▶ Supplied data:
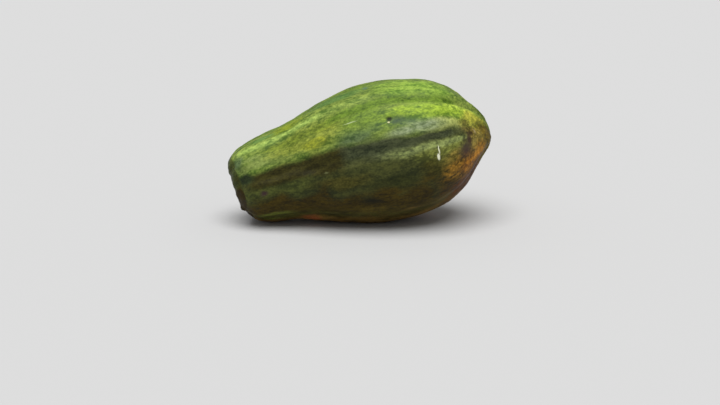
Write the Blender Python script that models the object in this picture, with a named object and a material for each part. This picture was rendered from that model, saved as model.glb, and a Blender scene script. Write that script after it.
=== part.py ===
"""Papaya: one whole fruit lying on its side, grown as a single club-shaped body with lobes and furrows.

The long axis runs from the stalk end at -X to the blossom end at +X and rises towards the blossom end.
The fruit rests on z = 0 on a small flat spot under its belly, with the middle of its box over the origin.
Lengths are millimetres up to the last step, which turns them into metres. Angles are degrees: those round
the fruit start at the front, -Y, and reach 90 on top.
"""

import bmesh
import bpy
import numpy as np

NAME = "papaya"
METRES = 0.001

# Size: the turned body before its lobes, as (distance from the stalk end, radius)
LENGTH = 283.4
BELLY_RADIUS = 75.2
NECK_RADIUS = 44.6
STALK_SCAR = ((6.4, 0.0), (6.2, 4.6), (9.2, 8.4), (4.6, 16.0))
SHOULDER_AND_NECK = ((10.2, 35.0), (28.5, NECK_RADIUS), (60.0, 50.4), (105.0, 64.4))
BELLY = ((165.0, BELLY_RADIUS), (205.0, 72.6))
BLOSSOM_END = ((240.0, 58.8), (262.0, 37.2), (277.0, 18.0), (LENGTH, 0.0))
PROFILE = STALK_SCAR + SHOULDER_AND_NECK + BELLY + BLOSSOM_END

# Pose and bend: the neck droops and the other half lifts away from the straight axis, on either side of
# BEND_AT, and the very tip nods back down
TILT = 9.8
BEND_AT = 150.0
NECK_DROOP = 11.5
TIP_LIFT = 5.5
TIP_NOD, NOD_POWER = 9.0, 20
STALK_END_SLANT = 0.22
SLANT_REACH = 70.0

# Rest: how deep the belly is pressed flat, and the height over which the flat spot blends into it
FLAT_DEPTH = 1.8
FLAT_BLEND = 0.4

# Five broad lobes, shallow on the stalk end's rim and deeper near the blossom end
LOBES = 5
LOBE_HEIGHT = 1.3
LOBE_START = 19.0
STALK_END_GAIN, STALK_END_REACH = -0.8, 12.0
BLOSSOM_END_GAIN, BLOSSOM_END_REACH = 0.9, 40.0
POLE_FADE = 9.0
POLE_WIDENING = 14.0

# Furrows along the fruit, as (angle, depth, half width, drift of the angle at the blossom end). A negative
# depth is a raised rib.
FURROWS = (
    (19.0, 2.4, 8.0, 6.0),
    (52.0, 2.0, 5.0, 2.0),
    (64.0, -0.6, 3.5, 0.0),
    (91.0, 1.3, 8.0, -4.0),
    (128.0, 0.9, 5.0, 0.0),
    (163.0, 2.4, 8.0, 5.0),
    (199.0, 1.2, 5.0, -5.0),
    (236.0, 2.2, 8.0, 4.0),
    (308.0, 2.2, 8.0, -4.0),
)
DRIFT_FROM, DRIFT_REACH = 190.0, 90.0
WAVE_ANGLE, WAVE_LENGTH, WAVE_STEP = 2.0, 30.0, 2.1

# Mesh: points round the fruit, rings along it, and how much closer the rings lie near the two ends
SIDES = 90
RINGS = 52
CROWDING = 0.55

# Skin
SKIN_COLOUR = (0.115, 0.190, 0.035, 1.0)
SKIN_ROUGHNESS = 0.45


def natural_spline(knots, values, at):
    """A cubic curve with no kink in its bend, through values at knots, read at the places in at."""
    count = len(knots)
    gap = np.diff(knots)
    slope = np.diff(values) / gap
    rows = np.eye(count)
    right = np.zeros(count)
    for i in range(1, count - 1):
        rows[i, i - 1 : i + 2] = gap[i - 1], 2 * (gap[i - 1] + gap[i]), gap[i]
        right[i] = 6 * (slope[i] - slope[i - 1])
    bend = np.linalg.solve(rows, right)
    i = np.clip(np.searchsorted(knots, at) - 1, 0, count - 2)
    before = knots[i + 1] - at
    after = at - knots[i]
    straight = (values[i] * before + values[i + 1] * after) / gap[i]
    curved = bend[i] * (before**3 / gap[i] - gap[i] * before) + bend[i + 1] * (after**3 / gap[i] - gap[i] * after)
    return straight + curved / 6


def turned_profile(share):
    """Distance along the axis and radius at a share, 0 at the stalk scar to 1 at the tip, of the outline.

    The outline is mirrored across the axis past each end, so that it meets the axis squarely there.
    """
    mirrored = 3
    points = np.array(PROFILE)
    flipped = points * (1, -1)
    points = np.vstack((flipped[mirrored:0:-1], points, flipped[-2 : -2 - mirrored : -1]))
    steps = np.hypot(*np.diff(points, axis=0).T)
    knots = np.concatenate(([0.0], np.cumsum(steps)))
    first, last = knots[mirrored], knots[-1 - mirrored]
    at = first + share * (last - first)
    return natural_spline(knots, points[:, 0], at), natural_spline(knots, points[:, 1], at)


def outward_normal(share):
    """The outline's unit normal at a share, as its parts along the axis and away from it."""
    step = 0.001
    along_after, out_after = turned_profile(share + step)
    along_before, out_before = turned_profile(share - step)
    rise = along_after - along_before
    spread = out_after - out_before
    size = np.hypot(rise, spread)
    return -spread / size, rise / size


def bell(offset, width):
    """A smooth bump of height 1 at offset 0."""
    return np.exp(-((offset / width) ** 2))


def relief(along, out, angle):
    """Height of the lobes less the depth of the furrows, fading to nothing at the two poles."""
    height = LOBE_HEIGHT * (1 - np.cos(np.radians(LOBES * (angle - LOBE_START)))) / 2
    blossom_share = np.clip((along - DRIFT_FROM) / DRIFT_REACH, 0, 1)
    widening = 1 + POLE_WIDENING / (out + POLE_FADE)
    for number, (start, deep, wide, drift) in enumerate(FURROWS):
        path = start + drift * blossom_share**2 + WAVE_ANGLE * np.sin(along / WAVE_LENGTH + WAVE_STEP * number)
        offset = (angle - path + 180) % 360 - 180
        height = height - deep * bell(offset, wide * widening)
    gain = 1 + STALK_END_GAIN * bell(along, STALK_END_REACH)
    gain = gain + BLOSSOM_END_GAIN * bell(along - LENGTH, BLOSSOM_END_REACH)
    return height * gain * (out / (out + POLE_FADE)) ** 2


def axis_height(along):
    """How far the bent axis lies above the straight one on either side of BEND_AT.

    The neck's side is a parabola. The other rises with the cube of its share and nods at the very tip.
    """
    neck = -NECK_DROOP * ((BEND_AT - along) / BEND_AT) ** 2
    tip_share = (along - BEND_AT) / (LENGTH - BEND_AT)
    tip = TIP_LIFT * tip_share**3 - TIP_NOD * tip_share**NOD_POWER
    return np.where(along < BEND_AT, neck, tip)


def pressed_flat(z):
    """Heights above the floor, with the lowest FLAT_DEPTH of them pressed to 0 through a short blend."""
    z = z - z.min() - FLAT_DEPTH
    blend = (z + FLAT_BLEND) ** 2 / (4 * FLAT_BLEND)
    return np.where(z < -FLAT_BLEND, 0.0, np.where(z < FLAT_BLEND, blend, z))


def fruit_points(share, angle):
    """Points of the skin in metres, from shares of the outline and angles round the fruit."""
    along, out = turned_profile(share)
    axial, radial = outward_normal(share)
    height = relief(along, out, angle)
    along = along + height * axial
    out = out + height * radial
    up = out * np.sin(np.radians(angle))
    slant = STALK_END_SLANT * np.clip(1 - along / SLANT_REACH, 0, 1) ** 2
    lifted = axis_height(along) + up
    along = along - slant * up
    tilt = np.radians(TILT)
    x = along * np.cos(tilt) - lifted * np.sin(tilt)
    y = -out * np.cos(np.radians(angle))
    z = pressed_flat(along * np.sin(tilt) + lifted * np.cos(tilt))
    x = x - (x.min() + x.max()) / 2
    y = y - (y.min() + y.max()) / 2
    return np.stack((x, y, z), axis=-1) * METRES


def skin_material():
    """Green ripening papaya skin: waxy and smooth, neither glossy nor dull."""
    material = bpy.data.materials.new("papaya_skin")
    material.use_nodes = True
    shader = material.node_tree.nodes["Principled BSDF"]
    shader.inputs["Base Color"].default_value = SKIN_COLOUR
    shader.inputs["Roughness"].default_value = SKIN_ROUGHNESS
    shader.inputs["Metallic"].default_value = 0.0
    return material


def fruit_mesh():
    """A sphere whose latitudes become places along the outline and whose longitudes go round the fruit."""
    ball = bmesh.new()
    bmesh.ops.create_uvsphere(ball, u_segments=SIDES, v_segments=RINGS, radius=1.0)
    mesh = bpy.data.meshes.new(NAME)
    ball.to_mesh(mesh)
    ball.free()
    sphere = np.empty(len(mesh.vertices) * 3)
    mesh.vertices.foreach_get("co", sphere)
    x, y, z = sphere.reshape(-1, 3).T
    even = np.arccos(np.clip(z, -1, 1)) / np.pi
    share = (1 - CROWDING) * even + CROWDING * (1 - np.cos(np.pi * even)) / 2
    angle = np.degrees(np.arctan2(y, x))
    mesh.vertices.foreach_set("co", fruit_points(share, angle).ravel())
    mesh.shade_smooth()
    mesh.update()
    return mesh


def main():
    for old in list(bpy.data.objects):
        bpy.data.objects.remove(old, do_unlink=True)
    group = bpy.data.collections.new(NAME)
    bpy.context.scene.collection.children.link(group)
    fruit = bpy.data.objects.new(NAME, fruit_mesh())
    fruit.data.materials.append(skin_material())
    group.objects.link(fruit)


main()
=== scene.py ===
"""Looks of the papaya: one grown skin with lobes, furrows, streaks, blush, dried latex and blemishes.

The fruit lies on z = 0 along X, with the stalk end at -X. The shape functions work in millimetres, and the
mesh is in metres. Angles round the fruit are degrees: 0 at the front, -Y, and 90 on top. The shape repeats
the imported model's own formula on a finer grid, with its front furrow a little lower, and adds small dents,
ripples, creases and scars.
"""

from collections import namedtuple

import bpy
import numpy as np
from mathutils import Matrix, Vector


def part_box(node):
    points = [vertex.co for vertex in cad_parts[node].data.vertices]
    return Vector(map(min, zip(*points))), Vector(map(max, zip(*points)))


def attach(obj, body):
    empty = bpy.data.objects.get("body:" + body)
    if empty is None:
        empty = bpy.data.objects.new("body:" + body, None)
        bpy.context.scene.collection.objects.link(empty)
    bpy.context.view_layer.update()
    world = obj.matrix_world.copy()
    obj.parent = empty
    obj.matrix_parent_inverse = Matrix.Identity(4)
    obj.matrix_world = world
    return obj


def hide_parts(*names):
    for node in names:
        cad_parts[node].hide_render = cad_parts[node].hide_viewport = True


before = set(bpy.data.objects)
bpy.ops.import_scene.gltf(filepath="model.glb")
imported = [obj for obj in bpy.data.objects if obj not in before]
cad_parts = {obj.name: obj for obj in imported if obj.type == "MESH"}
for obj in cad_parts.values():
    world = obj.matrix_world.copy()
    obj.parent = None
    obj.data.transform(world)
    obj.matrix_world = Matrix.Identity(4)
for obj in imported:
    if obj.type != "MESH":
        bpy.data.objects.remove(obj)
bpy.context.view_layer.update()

METRES = 0.001

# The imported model's shape, in millimetres and degrees
LENGTH = 283.4
BELLY_RADIUS = 75.2
NECK_RADIUS = 44.6
STALK_SCAR = ((6.4, 0.0), (6.2, 4.6), (9.2, 8.4), (4.6, 16.0))
SHOULDER_AND_NECK = ((10.2, 35.0), (28.5, NECK_RADIUS), (60.0, 50.4), (105.0, 64.4))
BELLY = ((165.0, BELLY_RADIUS), (205.0, 72.6))
BLOSSOM_END = ((240.0, 58.8), (262.0, 37.2), (277.0, 18.0), (LENGTH, 0.0))
PROFILE = STALK_SCAR + SHOULDER_AND_NECK + BELLY + BLOSSOM_END
TILT = 9.8
BEND_AT = 150.0
NECK_DROOP = 11.5
TIP_LIFT = 5.5
TIP_NOD, NOD_POWER = 9.0, 20
STALK_END_SLANT = 0.22
SLANT_REACH = 70.0
FLAT_DEPTH = 1.8
FLAT_BLEND = 0.4
LOBES = 5
LOBE_HEIGHT = 1.3
LOBE_START = 19.0
STALK_END_GAIN, STALK_END_REACH = -0.8, 12.0
BLOSSOM_END_GAIN, BLOSSOM_END_REACH = 0.9, 40.0
POLE_FADE = 9.0
POLE_WIDENING = 14.0
DRIFT_FROM, DRIFT_REACH = 190.0, 90.0
WAVE_ANGLE, WAVE_LENGTH, WAVE_STEP = 2.0, 30.0, 2.1

# Furrows: the angle, depth, half width and drift at the blossom end. Number 0 is the front one, 1 the upper
# groove and 5 the back one.
FURROWS = (
    (19.0, 2.4, 8.0, 6.0),
    (52.0, 2.0, 5.0, 2.0),
    (64.0, -0.6, 3.5, 0.0),
    (91.0, 1.3, 8.0, -4.0),
    (128.0, 0.9, 5.0, 0.0),
    (163.0, 2.4, 8.0, 5.0),
    (199.0, 1.2, 5.0, -5.0),
    (236.0, 2.2, 8.0, 4.0),
    (308.0, 2.2, 8.0, -4.0),
)
FRONT, GROOVE, BACK = 0, 1, 5
HIGH_FURROWS = (3, 4)
LOW_FURROWS = (5, 6, 7, 8)

# The front furrow lies FRONT_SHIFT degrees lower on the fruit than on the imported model. The shift has a
# start and an end along the fruit, and fades over a length at both.
FRONT_SHIFT = 6.0
SHIFT_RUN = (16, 272, 50)

# The furrow's darkest line: its angle on the neck, how far it climbs on the belly, and where
PATH_ANGLE, PATH_CLIMB = 15.0, 1.2
CLIMB_RUN = (185, 215)

# The fine grid
SIDES = 320
RINGS = 296
CROWDING = 0.45

# Unevenness is a sum of WAVES sines, with their lengths spread over a range of shares of its width
WAVES, WAVE_SPREAD = 28, (0.75, 1.5)

# Unevenness of the skin: its height, what is added to that on the neck, its width, the seed of its chances,
# and how many times as long down the fruit as wide it is
UNEVENNESS = (
    (0.35, 0.0, 42.0, 1, 1.0),
    (0.12, 0.22, 10.0, 2, 5.0),
    (0.05, 0.0, 3.6, 3, 1.6),
)
NECK_TO_BELLY = (70, 150)

# Small relief starts and is whole at these distances from the axis, so that the poles stay closed
RELIEF_FROM = (3, 14)

# A stripe along the fruit: how strongly it covers or how high it stands, how many degrees below its guide
# line it lies, its half width in degrees, and where it starts and ends, with the length it fades over
Stripe = namedtuple("Stripe", "strength below width start end fade")
FRONT_CREASE = Stripe(-0.5, 2.0, 2.5, 150, 240, 25)
GROOVE_CREASE = Stripe(-1.1, 1.5, 2.2, 205, 290, 35)
GROOVE_CREST = Stripe(0.7, 5.6, 2.4, 235, 290, 25)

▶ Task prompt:
Restate, word for word and with nothing added, the lines from the first line of the listing through the one where "lobes and furrows." stands.

▶ Response:
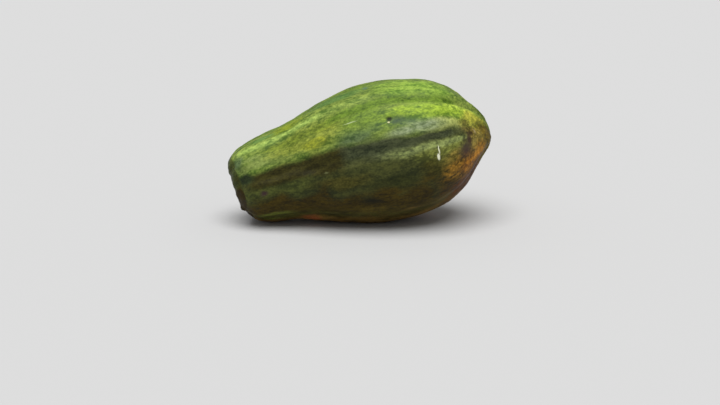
Write the Blender Python script that models the object in this picture, with a named object and a material for each part. This picture was rendered from that model, saved as model.glb, and a Blender scene script. Write that script after it.
=== part.py ===
"""Papaya: one whole fruit lying on its side, grown as a single club-shaped body with lobes and furrows.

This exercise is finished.